### EXERCISE OBJECTIVE
Starting at the line with "for name, piece" and stopping at the line with "points = [vertex.co", repeat each line exactly. Include both and omit the rest.

-=-=-=-=-

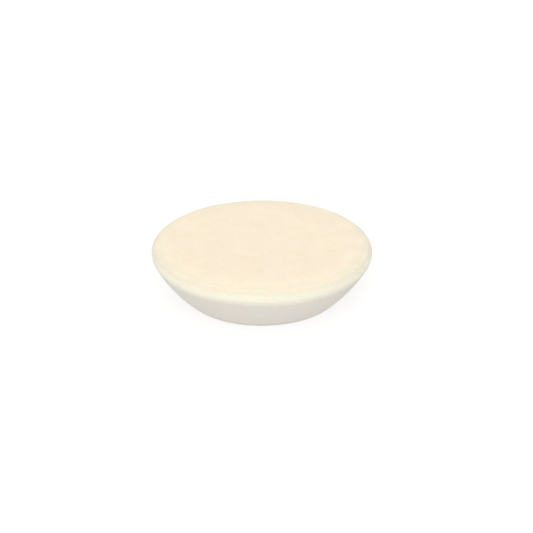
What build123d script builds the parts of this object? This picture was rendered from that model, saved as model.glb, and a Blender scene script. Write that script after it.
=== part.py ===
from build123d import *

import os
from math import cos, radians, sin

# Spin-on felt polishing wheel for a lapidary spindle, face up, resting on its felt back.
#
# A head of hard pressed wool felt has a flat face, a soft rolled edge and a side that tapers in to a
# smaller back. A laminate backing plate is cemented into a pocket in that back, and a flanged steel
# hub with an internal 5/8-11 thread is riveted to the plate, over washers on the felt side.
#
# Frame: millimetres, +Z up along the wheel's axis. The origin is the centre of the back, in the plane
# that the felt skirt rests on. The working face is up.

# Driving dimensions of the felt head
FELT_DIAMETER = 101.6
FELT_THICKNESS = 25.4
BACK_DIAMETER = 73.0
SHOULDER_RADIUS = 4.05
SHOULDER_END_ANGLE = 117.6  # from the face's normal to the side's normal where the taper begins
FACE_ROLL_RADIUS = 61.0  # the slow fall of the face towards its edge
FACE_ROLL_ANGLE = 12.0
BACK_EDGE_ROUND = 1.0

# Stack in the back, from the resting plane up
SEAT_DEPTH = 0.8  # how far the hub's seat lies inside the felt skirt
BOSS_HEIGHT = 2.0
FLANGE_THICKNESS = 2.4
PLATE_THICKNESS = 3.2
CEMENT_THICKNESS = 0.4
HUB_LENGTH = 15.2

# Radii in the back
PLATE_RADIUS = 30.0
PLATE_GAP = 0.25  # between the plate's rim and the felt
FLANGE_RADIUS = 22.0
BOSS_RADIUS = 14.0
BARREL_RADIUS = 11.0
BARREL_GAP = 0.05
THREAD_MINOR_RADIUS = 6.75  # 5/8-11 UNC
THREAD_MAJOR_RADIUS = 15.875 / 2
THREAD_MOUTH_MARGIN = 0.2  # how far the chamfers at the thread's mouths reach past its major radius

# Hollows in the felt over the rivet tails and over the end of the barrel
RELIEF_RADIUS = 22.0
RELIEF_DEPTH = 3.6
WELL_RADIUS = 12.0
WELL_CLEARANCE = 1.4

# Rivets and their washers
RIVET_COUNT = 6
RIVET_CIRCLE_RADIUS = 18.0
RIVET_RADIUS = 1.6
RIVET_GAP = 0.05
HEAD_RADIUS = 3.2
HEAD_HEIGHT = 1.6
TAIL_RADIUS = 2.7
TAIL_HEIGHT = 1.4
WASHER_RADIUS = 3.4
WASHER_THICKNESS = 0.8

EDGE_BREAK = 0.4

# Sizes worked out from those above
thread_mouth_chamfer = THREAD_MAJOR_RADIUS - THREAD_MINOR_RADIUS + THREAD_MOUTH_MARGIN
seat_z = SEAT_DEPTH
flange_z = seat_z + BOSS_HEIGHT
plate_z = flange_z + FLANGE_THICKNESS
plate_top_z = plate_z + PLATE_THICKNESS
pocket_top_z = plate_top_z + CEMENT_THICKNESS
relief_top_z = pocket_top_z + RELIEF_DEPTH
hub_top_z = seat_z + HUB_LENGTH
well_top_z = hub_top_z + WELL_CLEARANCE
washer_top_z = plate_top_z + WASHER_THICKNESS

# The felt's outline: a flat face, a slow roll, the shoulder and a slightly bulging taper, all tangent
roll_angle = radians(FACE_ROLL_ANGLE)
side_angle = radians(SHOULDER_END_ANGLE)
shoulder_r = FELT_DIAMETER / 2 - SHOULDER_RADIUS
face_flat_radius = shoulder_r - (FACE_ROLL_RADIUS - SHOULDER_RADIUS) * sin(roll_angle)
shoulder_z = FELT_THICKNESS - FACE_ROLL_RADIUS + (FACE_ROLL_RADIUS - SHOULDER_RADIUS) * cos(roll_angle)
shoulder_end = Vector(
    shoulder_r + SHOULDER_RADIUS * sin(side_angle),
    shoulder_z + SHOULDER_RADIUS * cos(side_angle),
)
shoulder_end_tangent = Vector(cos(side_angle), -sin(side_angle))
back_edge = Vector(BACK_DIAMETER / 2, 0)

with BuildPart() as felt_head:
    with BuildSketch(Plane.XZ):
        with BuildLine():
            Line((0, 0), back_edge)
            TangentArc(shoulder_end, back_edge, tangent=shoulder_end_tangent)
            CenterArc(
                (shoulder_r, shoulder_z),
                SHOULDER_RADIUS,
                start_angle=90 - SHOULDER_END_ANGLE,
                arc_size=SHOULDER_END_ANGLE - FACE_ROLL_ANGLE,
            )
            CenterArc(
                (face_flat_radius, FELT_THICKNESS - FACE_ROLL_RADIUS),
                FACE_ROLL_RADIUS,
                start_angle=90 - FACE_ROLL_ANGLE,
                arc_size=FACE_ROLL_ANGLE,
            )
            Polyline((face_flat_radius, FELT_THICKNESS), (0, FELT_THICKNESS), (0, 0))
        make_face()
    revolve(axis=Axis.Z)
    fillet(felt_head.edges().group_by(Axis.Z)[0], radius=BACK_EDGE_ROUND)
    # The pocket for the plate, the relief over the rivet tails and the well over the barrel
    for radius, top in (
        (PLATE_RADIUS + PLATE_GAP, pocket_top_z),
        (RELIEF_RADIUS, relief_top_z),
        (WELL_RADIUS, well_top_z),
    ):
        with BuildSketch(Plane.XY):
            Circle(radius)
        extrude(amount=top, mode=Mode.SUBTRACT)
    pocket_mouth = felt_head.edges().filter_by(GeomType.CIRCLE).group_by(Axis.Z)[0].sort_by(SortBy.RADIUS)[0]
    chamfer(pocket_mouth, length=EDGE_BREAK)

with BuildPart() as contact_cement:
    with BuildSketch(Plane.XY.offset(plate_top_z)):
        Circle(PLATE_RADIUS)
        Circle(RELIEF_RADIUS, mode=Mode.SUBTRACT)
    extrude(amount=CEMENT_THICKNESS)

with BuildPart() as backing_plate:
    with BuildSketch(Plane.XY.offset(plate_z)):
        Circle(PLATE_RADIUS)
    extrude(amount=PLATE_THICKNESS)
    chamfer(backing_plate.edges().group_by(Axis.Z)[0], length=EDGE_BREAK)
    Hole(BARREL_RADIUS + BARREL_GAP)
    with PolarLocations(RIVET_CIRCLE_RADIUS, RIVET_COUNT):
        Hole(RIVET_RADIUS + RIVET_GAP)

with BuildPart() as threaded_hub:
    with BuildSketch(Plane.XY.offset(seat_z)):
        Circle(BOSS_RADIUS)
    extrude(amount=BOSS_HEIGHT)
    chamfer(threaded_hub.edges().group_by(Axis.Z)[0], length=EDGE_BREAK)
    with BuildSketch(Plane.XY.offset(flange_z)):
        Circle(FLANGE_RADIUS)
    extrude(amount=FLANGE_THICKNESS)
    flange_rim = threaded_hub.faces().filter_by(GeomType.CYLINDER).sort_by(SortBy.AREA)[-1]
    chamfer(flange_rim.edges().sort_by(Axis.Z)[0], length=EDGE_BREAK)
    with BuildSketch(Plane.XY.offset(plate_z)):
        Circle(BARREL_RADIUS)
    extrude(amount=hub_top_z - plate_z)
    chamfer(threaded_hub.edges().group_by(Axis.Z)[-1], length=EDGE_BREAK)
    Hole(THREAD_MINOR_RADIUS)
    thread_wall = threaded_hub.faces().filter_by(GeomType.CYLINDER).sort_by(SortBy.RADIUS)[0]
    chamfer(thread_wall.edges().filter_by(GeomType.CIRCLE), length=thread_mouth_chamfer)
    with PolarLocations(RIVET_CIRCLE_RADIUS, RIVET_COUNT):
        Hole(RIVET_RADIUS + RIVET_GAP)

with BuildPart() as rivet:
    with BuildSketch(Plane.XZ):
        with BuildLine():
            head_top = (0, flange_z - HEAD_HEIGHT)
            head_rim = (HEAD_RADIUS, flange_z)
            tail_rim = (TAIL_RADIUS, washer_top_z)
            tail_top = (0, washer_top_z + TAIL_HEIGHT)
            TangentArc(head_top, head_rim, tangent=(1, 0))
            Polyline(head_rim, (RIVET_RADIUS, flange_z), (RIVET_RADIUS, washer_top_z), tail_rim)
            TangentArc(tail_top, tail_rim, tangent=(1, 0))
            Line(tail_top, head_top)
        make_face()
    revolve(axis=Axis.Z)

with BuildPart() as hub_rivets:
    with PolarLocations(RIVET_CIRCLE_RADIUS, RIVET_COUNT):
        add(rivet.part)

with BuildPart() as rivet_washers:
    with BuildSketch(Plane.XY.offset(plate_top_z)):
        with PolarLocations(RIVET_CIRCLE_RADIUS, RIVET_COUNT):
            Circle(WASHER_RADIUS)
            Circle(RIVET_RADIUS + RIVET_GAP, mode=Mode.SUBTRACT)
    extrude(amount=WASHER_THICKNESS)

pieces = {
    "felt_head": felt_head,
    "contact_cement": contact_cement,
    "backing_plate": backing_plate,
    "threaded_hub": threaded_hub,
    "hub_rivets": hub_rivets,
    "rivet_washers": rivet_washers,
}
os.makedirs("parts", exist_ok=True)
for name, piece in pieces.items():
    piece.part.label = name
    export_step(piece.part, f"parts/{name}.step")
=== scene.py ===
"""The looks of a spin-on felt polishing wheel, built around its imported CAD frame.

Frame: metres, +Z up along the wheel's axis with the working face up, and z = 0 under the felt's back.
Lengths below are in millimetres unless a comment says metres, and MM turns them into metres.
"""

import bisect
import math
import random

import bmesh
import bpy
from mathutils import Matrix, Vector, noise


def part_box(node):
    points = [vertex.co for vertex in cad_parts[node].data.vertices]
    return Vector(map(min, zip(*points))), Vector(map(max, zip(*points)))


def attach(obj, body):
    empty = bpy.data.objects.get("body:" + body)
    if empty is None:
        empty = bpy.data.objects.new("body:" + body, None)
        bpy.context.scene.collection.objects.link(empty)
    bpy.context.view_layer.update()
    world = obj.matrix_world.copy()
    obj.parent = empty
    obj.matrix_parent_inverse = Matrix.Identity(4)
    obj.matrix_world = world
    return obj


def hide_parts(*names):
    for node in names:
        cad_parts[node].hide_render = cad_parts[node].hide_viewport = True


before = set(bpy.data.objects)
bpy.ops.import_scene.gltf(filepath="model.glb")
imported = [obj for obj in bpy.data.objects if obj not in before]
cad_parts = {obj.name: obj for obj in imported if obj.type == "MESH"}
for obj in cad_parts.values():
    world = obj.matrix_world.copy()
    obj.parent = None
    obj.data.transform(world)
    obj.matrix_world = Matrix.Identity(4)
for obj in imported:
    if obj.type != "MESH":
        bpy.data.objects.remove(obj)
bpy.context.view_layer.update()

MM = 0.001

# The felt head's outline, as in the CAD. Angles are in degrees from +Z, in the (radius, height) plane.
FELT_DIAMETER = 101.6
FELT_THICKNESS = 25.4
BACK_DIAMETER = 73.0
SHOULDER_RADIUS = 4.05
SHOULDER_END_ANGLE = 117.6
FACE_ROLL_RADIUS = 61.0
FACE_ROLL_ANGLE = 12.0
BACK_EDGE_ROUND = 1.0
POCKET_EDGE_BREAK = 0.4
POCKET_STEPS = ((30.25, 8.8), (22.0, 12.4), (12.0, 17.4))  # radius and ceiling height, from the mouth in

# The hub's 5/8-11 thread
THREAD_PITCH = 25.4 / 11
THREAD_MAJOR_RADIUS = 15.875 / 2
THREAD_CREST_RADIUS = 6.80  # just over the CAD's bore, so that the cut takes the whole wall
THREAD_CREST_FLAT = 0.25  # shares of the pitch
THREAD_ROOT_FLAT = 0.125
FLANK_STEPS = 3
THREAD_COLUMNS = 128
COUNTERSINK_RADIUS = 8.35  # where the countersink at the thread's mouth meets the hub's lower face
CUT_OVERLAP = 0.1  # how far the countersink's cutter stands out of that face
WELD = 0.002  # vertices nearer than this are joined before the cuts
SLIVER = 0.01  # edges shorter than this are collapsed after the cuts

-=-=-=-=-

### SOLUTION
for name, piece in pieces.items():
    piece.part.label = name
    export_step(piece.part, f"parts/{name}.step")
=== scene.py ===
"""The looks of a spin-on felt polishing wheel, built around its imported CAD frame.

Frame: metres, +Z up along the wheel's axis with the working face up, and z = 0 under the felt's back.
Lengths below are in millimetres unless a comment says metres, and MM turns them into metres.
"""

import bisect
import math
import random

import bmesh
import bpy
from mathutils import Matrix, Vector, noise


def part_box(node):
    points = [vertex.co for vertex in cad_parts[node].data.vertices]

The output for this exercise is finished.